In the absence of any self- or reality-defining communication, social media also serves as an identity-affirming mirror in which we may revisit our past selves by scrolling through old tweets, old photos, old posts. Or maybe I used them that way because I am often confused about who I am and what I am doing in a general sense. If we are posting for an audience and employing externally-generated stylization and expression, then using that content to explore who we once were and how they relate to our current selves, do we not become the content? Maybe this is what I get for not journaling, or maybe this is why journaling is important. Or maybe journaling, in having an audience of one, poses the same distorted mirror problem.

 

On to packages. Probably inevitable due to economies of scale, the subsidizing of gasoline and the changing nature of commerce, receiving packages in the mail (once a momentous event) has become rote. Rarely do I eagerly await something in the mail (usually something from kickstarter, or something I have ordered from a specific seller on etsy for a specific purpose), more often I am slightly bummed out by the pile of empty boxes waiting to be broken down and chucked in the trash bin the city has painted green and told us is for recycling (it all goes to the same place, currently).

 

I don’t think shopping by mail is particularly evil, nor do I think it’s particularly worse in terms of carbon emissions or waste than shopping in a place with bad public transportation and worse walkability (i.e. most of America).
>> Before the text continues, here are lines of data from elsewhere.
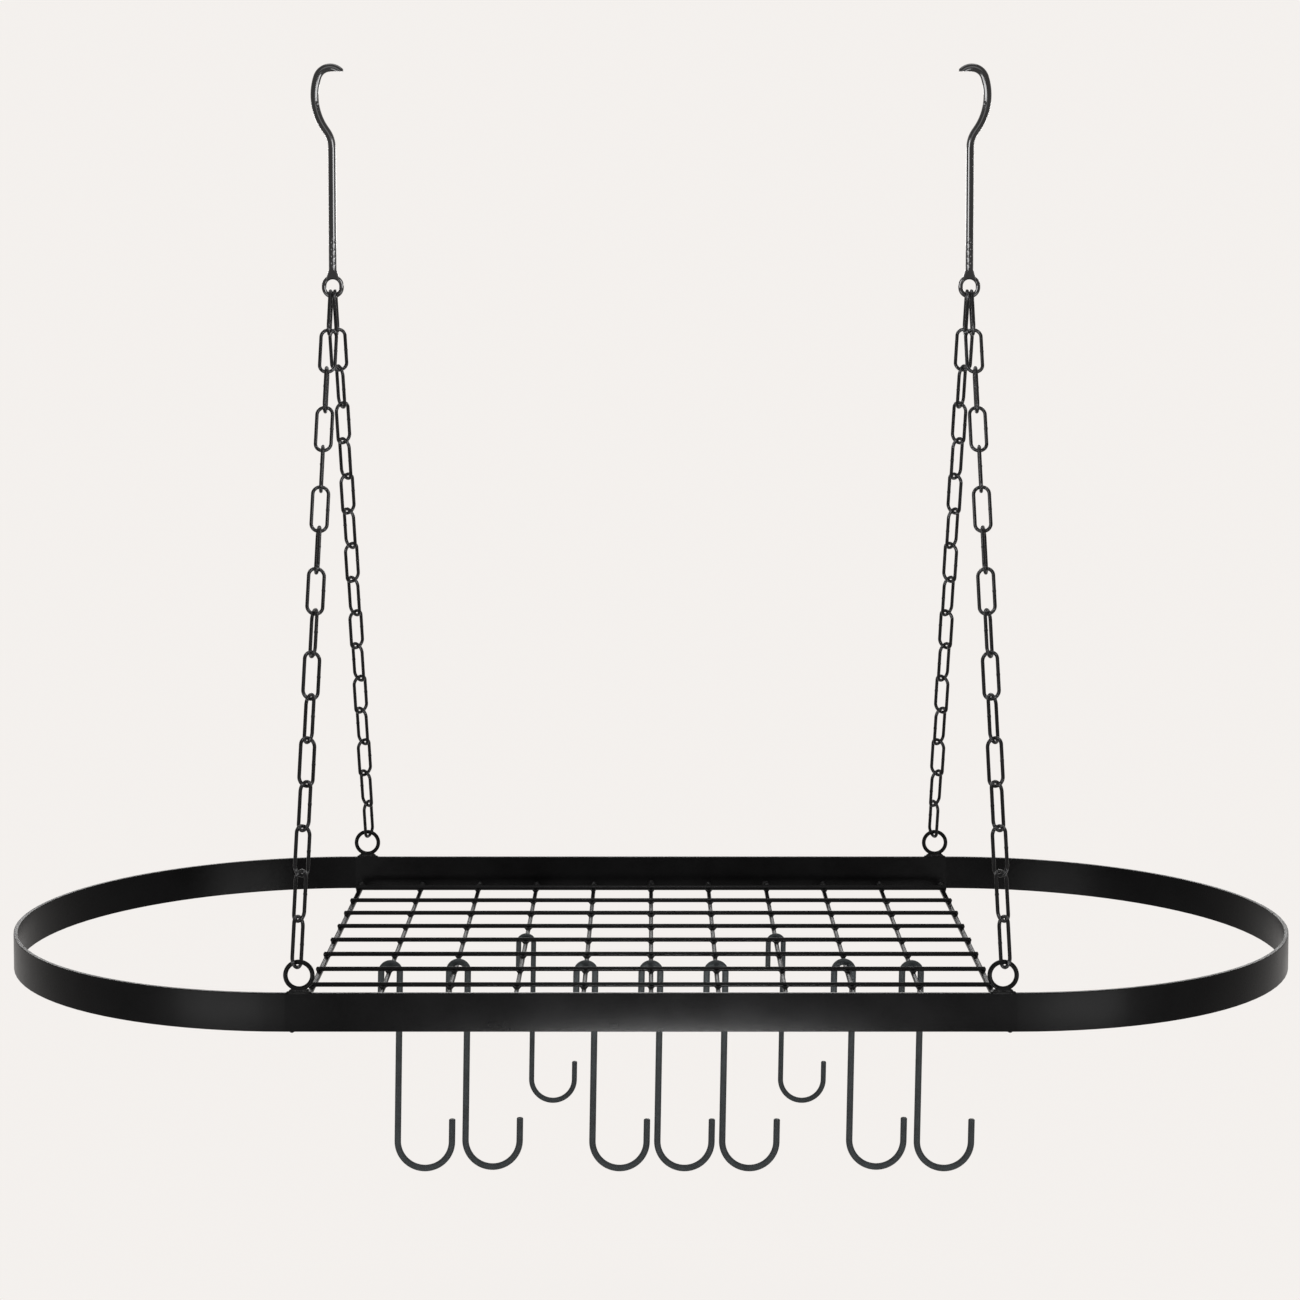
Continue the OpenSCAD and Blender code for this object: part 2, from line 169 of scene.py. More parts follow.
class PotRackStage(bpy.types.PropertyGroup):
    """Camera, floor and light."""

    camera_distance: FloatProperty(
        name="Distance", description="From the camera to the middle of the rack, along the floor",
        subtype="DISTANCE", unit="LENGTH", default=2.0005)
    camera_height: FloatProperty(
        name="Height", description="Height of the camera above the band's top edge",
        subtype="DISTANCE", unit="LENGTH", default=0.452)
    camera_pitch: FloatProperty(
        name="Pitch", description="How far the camera looks down",
        subtype="ANGLE", unit="ROTATION", default=math.radians(3.314))
    focal_length: FloatProperty(
        name="Focal length", description="Focal length on a 36 mm wide sensor, in millimetres",
        subtype="DISTANCE_CAMERA", unit="CAMERA", default=77.18)
    shift: FloatVectorProperty(
        name="Shift", description="Sideways and upward shift of the lens", size=2,
        default=(-0.0008, -0.15))
    floor_drop: FloatProperty(
        name="Floor", description="From the lowest hook down to the floor",
        subtype="DISTANCE", unit="LENGTH", default=0.45)
    backdrop: FloatVectorProperty(
        name="Backdrop", description="Colour of the floor and the backdrop",
        subtype="COLOR", size=3, min=0, max=1, default=(0.905, 0.875, 0.85))
    ambient: FloatProperty(
        name="Ambient", description="Light from all round, as a share of the plain level",
        min=0, max=1, default=0.5)


# ---- materials ---------------------------------------------------------------------------------

# The noise values between which a finish's colour changes, and its roughness
COLOUR_NOISE = (0.35, 0.65)
ROUGH_NOISE = (0.3, 0.7)

# The colour sockets of a Mix node, which has further sockets of the same names for other types
MIX_FIRST, MIX_SECOND, MIX_RESULT = 6, 7, 2

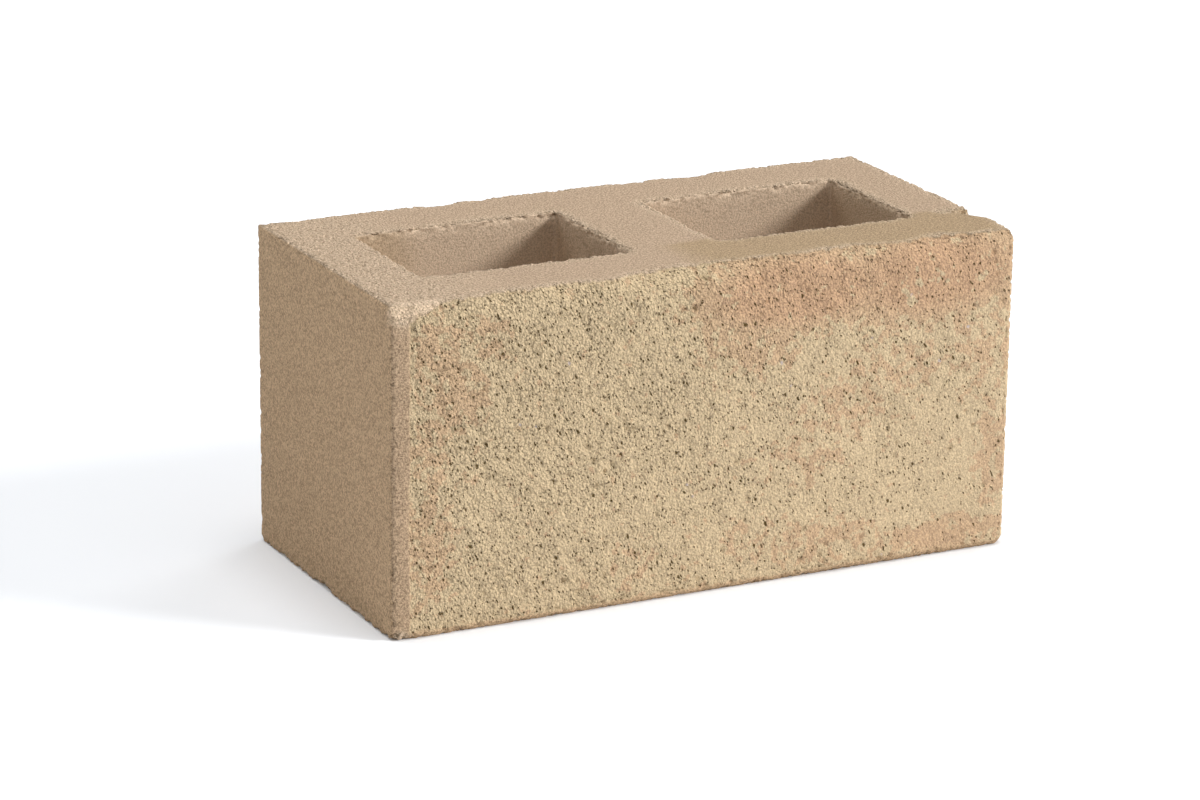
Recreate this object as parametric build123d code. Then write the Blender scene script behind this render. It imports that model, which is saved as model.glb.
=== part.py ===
from build123d import *
import math
import os

# A split-face concrete block: one cast piece with two cores right through it.
# Lengths are in millimetres. X runs along the block, Y runs from the split front
# at -Y to the moulded back at +Y, and Z is up. The origin is the middle of the
# bed face, on the level that the block stands on.

# Overall size of the block, with the proudest lumps of the split face
length = 390.0
depth = 190.0
height = 190.0

# Walls around the two cores, measured at the top where the cores are widest
end_wall = 40.5
web = 56.0
back_shell = 45.0
front_shell = 53.0

# Each core wall leans inward by the draft over the full height, so that the
# moulding pins can be drawn upward out of the fresh concrete
core_draft = 4.0
core_corner_radius = 3.0

# The block is cast joined to a twin in front of it, and the two are split apart.
# The solid starts this much deeper than the block, so that the break lies within
twin = 20.0

# The split face lies about this far behind its proudest lumps on average
split_mean = 1.37

# Long, low waves of the split face: (height of wave, length along X, length
# along Z, place along X), all in millimetres
split_waves = [
    (0.45, 173.0, 240.0, 12.0),
    (0.35, 97.0, -131.0, 35.0),
    (0.30, 61.0, 83.0, -20.0),
    (0.25, -47.0, 71.0, 5.0),
]

# Hollows where flakes came off: (centre x, height above the bed, half width,
# half height, depth)
split_hollows = [
    (62.0, 170.0, 34.0, 8.0, 2.2),
    (-12.0, 163.0, 16.0, 12.0, 1.4),
    (-118.0, 92.0, 30.0, 22.0, 0.9),
    (128.0, 74.0, 26.0, 18.0, 0.8),
]

# The break leans back as it nears the top, over this height. The table says how
# far its top edge lies behind the rest of the face: (x, setback)
top_setback_height = 16.0
top_setbacks = [
    (-195.0, 2.0),
    (-150.0, 2.0),
    (-127.0, 6.0),
    (-108.0, 4.0),
    (-86.0, 7.0),
    (-63.0, 3.5),
    (-38.0, 10.0),
    (-5.0, 10.5),
    (33.0, 9.5),
    (62.0, 7.0),
    (92.0, 8.5),
    (121.0, 5.0),
    (146.0, 9.0),
    (176.0, 3.0),
    (195.0, 3.0),
]

# Spacing of the points that carry the split surface, and how far the surface
# runs past the block so that the cut is clean
split_spacing_x = 12.0
split_spacing_z = 7.0
split_overrun = 12.0

# Moulded margin down the left end of the split face: a flat splay that turns
# the split face gently into the end face
margin_width = 10.0
margin_setback = 3.0

# The right end has no margin. Its front corner is worn to a small slanted flat
right_arris = 3.0

# Narrow band along the foot of the split face, pressed in and leaning under
foot_band_height = 3.5
foot_band_setback = 3.2

# The bottom corner at each end of the split face is broken off at a slant
corner_nip = 4.5

# The top corner at each end of the split face is worn to a slanted flat: how far
# below the top the wear reaches, and the way that the flat faces
left_top_wear = 6.0
left_top_wear_faces = (-0.20, -0.75, 0.65)
right_top_wear = 7.0
right_top_wear_faces = (1.0, -0.30, 0.45)

# A chip in the top edge of the right end: a steep step this far behind the front,
# from which the chip runs out toward the front corner
chip_step = 54.0
chip_length = 25.0
chip_width = 18.0
chip_depth = 4.5


def top_setback(x):
    """How far the top edge of the break lies behind the rest of the face at x."""
    if x <= top_setbacks[0][0]:
        return top_setbacks[0][1]
    for (low_x, low), (high_x, high) in zip(top_setbacks, top_setbacks[1:]):
        if x <= high_x:
            share = (x - low_x) / (high_x - low_x)
            return low + (high - low) * (1 - math.cos(math.pi * share)) / 2
    return top_setbacks[-1][1]


def split_depth(x, z):
    """How far the split face lies behind its proudest lumps at x and z."""
    recess = split_mean
    for wave, along_x, along_z, shift in split_waves:
        turn = (x - shift) / along_x + z / along_z
        recess += wave * math.cos(2 * math.pi * turn)
    for centre_x, centre_z, half_width, half_height, hollow in split_hollows:
        far = ((x - centre_x) / half_width) ** 2 + ((z - centre_z) / half_height) ** 2
        recess += hollow * math.exp(-far)
    lean = max(0.0, z - (height - top_setback_height)) / top_setback_height
    return recess + top_setback(x) * lean ** 2


def split_surface():
    """One smooth surface that follows the break, wider and taller than the block."""
    reach_x = length / 2 + split_overrun
    count_x = math.ceil(2 * reach_x / split_spacing_x)
    count_z = math.ceil((height + 2 * split_overrun) / split_spacing_z)
    rows = []
    for i in range(count_x + 1):
        x = -reach_x + 2 * reach_x * i / count_x
        row = []
        for j in range(count_z + 1):
            z = -split_overrun + (height + 2 * split_overrun) * j / count_z
            row.append(Vector(x, -depth / 2 + split_depth(x, z), z))
        rows.append(row)
    return Face.make_surface_from_array_of_points(rows)


def waste_in_front_of_split():
    """Everything in front of the break, which stays with the twin."""
    return extrude(split_surface(), amount=2 * twin, dir=(0, -1, 0))


def core(middle_x):
    """One core, a rounded rectangle that narrows evenly toward the bed."""
    top_length = (length - 2 * end_wall - web) / 2
    top_width = depth - back_shell - front_shell
    middle_y = (front_shell - back_shell) / 2
    overrun = 1.0
    steps = []
    for z in (-overrun, height + overrun):
        narrower = 2 * core_draft * (height - z) / height
        outline = RectangleRounded(top_length - narrower, top_width - narrower,
                                   core_corner_radius)
        steps.append(Plane((middle_x, middle_y, z)) * outline)
    return loft(steps, ruled=True)


def splay_waste(side, width, setback):
    """What an upright slanted flat takes off one end of the split face."""
    split_y = -depth / 2 + split_mean
    beyond = 2.0
    outer = (side * (length / 2 + beyond * width), split_y + setback * (1 + beyond))
    inner = (side * (length / 2 - (1 + beyond) * width), split_y - beyond * setback)
    corner = (outer[0], inner[1])
    outline = make_face(Polyline(outer, inner, corner, close=True))
    return extrude(outline, amount=height)


def foot_band_waste():
    """What the leaning band takes off along the foot of the split face."""
    split_y = -depth / 2 + split_mean
    beyond = 1.5
    low = (split_y + foot_band_setback * (1 + beyond), -foot_band_height * beyond)
    high = (split_y - foot_band_setback * beyond, foot_band_height * (1 + beyond))
    corner = (high[0], low[1])
    outline = make_face(Plane.YZ * Polyline(low, high, corner, close=True))
    return extrude(outline, amount=length / 2 + split_overrun, both=True)


def slanted_waste(point, outward):
    """A block of waste that lies beyond a plane through a point."""
    waste_size = length / 4
    beyond = Box(waste_size, waste_size, waste_size,
                 align=(Align.CENTER, Align.CENTER, Align.MIN))
    return Plane(origin=point, z_dir=outward) * beyond


def corner_nip_waste(side):
    """The slanted break at a bottom corner of the split face."""
    foot_y = -depth / 2 + split_mean + foot_band_setback
    point = (side * (length / 2 - corner_nip), foot_y, 0)
    return slanted_waste(point, (side, -1, -1))


def top_wear_waste(side, behind_front, reach, faces):
    """What wear takes off the top corner at one end of the split face."""
    point = (side * length / 2, -depth / 2 + split_mean + behind_front, height - reach)
    return slanted_waste(point, faces)


def chip_waste():
    """The chip in the top edge of the right end, deepest at its step."""
    step_y = -depth / 2 + chip_step
    deepest = Vector(length / 2, step_y, height - chip_depth)
    inner = Vector(length / 2 - chip_width, step_y, height)
    run_out = Vector(length / 2, step_y - chip_length, height)
    upward = (inner - deepest).cross(run_out - deepest)
    in_front_of_step = Pos(length / 2, step_y, height) * Box(
        2 * chip_width, 2 * chip_length, 4 * chip_depth,
        align=(Align.CENTER, Align.MAX, Align.CENTER))
    return slanted_waste(deepest, upward) & in_front_of_step


def split_face_block():
    """The whole block, cast as one piece and then split."""
    block = Pos(0, -twin / 2, height / 2) * Box(length, depth + twin, height)
    block -= waste_in_front_of_split()
    block -= foot_band_waste()
    core_pitch = (length - 2 * end_wall - web) / 2 + web
    for side in (-1, 1):
        block -= core(side * core_pitch / 2)
        block -= corner_nip_waste(side)
    block -= splay_waste(-1, margin_width, margin_setback)
    block -= splay_waste(1, right_arris, right_arris)
    block -= top_wear_waste(-1, margin_setback, left_top_wear, left_top_wear_faces)
    block -= top_wear_waste(1, right_arris, right_top_wear, right_top_wear_faces)
    block -= chip_waste()
    return block


os.makedirs("parts", exist_ok=True)
export_step(split_face_block(), "parts/split_face_block.step")
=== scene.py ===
"""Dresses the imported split-face block.

It casts the block in sand concrete and breaks its front face, lays a pale floor, and
places soft light and the camera. Everything is in the frame of the solid. Lengths are
in metres, or in millimetres where a comment says so.
"""

import math
import random

import bmesh
import bpy
import numpy as np
from mathutils import Euler, Matrix, Vector, kdtree, noise


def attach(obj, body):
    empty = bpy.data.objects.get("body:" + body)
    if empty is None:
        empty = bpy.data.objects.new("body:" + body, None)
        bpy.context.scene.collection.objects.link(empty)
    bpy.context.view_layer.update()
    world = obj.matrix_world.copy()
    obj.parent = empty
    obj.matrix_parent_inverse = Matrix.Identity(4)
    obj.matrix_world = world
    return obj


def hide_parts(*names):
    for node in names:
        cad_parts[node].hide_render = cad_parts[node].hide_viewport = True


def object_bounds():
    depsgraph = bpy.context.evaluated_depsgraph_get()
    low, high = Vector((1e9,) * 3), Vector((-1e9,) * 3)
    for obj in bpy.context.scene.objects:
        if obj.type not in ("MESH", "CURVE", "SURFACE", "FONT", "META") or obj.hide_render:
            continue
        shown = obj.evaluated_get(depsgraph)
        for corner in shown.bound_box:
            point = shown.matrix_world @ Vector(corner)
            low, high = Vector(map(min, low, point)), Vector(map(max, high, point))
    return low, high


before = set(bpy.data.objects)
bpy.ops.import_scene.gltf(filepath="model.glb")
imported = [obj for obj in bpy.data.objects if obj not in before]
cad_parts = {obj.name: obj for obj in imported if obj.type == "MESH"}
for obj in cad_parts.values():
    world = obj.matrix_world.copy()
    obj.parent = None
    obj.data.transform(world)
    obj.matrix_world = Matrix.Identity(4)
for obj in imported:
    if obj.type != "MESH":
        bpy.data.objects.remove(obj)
CAD_LOW, CAD_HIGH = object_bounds()
NODE = "split_face_block"
MM = 0.001

bl_info = {
    "name": "Split-face block",
    "version": (1, 0, 0),
    "blender": (4, 5, 0),
    "location": "3D View > Sidebar > Split-face block",
    "description": "Dresses a packed concrete block with its broken face, moulded skin, colour and light",
    "category": "Object",
}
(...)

I do think turning the experience of receiving packages in the mail into a utilitarian, every day event eliminates some of the magic and weirdness we require as nutrition for our imagination.

 

I think what I am trying to get at here is by making the magical rote (making things rote is a necessary part of monetizing something) we shrink the horizon of the imagination. That’s pretty dreary! Consider mailing someone random stuff, or sending a long email (if you’re on the email list you can reply to this email, hint hint).Expect weirdness out of your daily life and create that expectation in others by producing weirdness in daily life.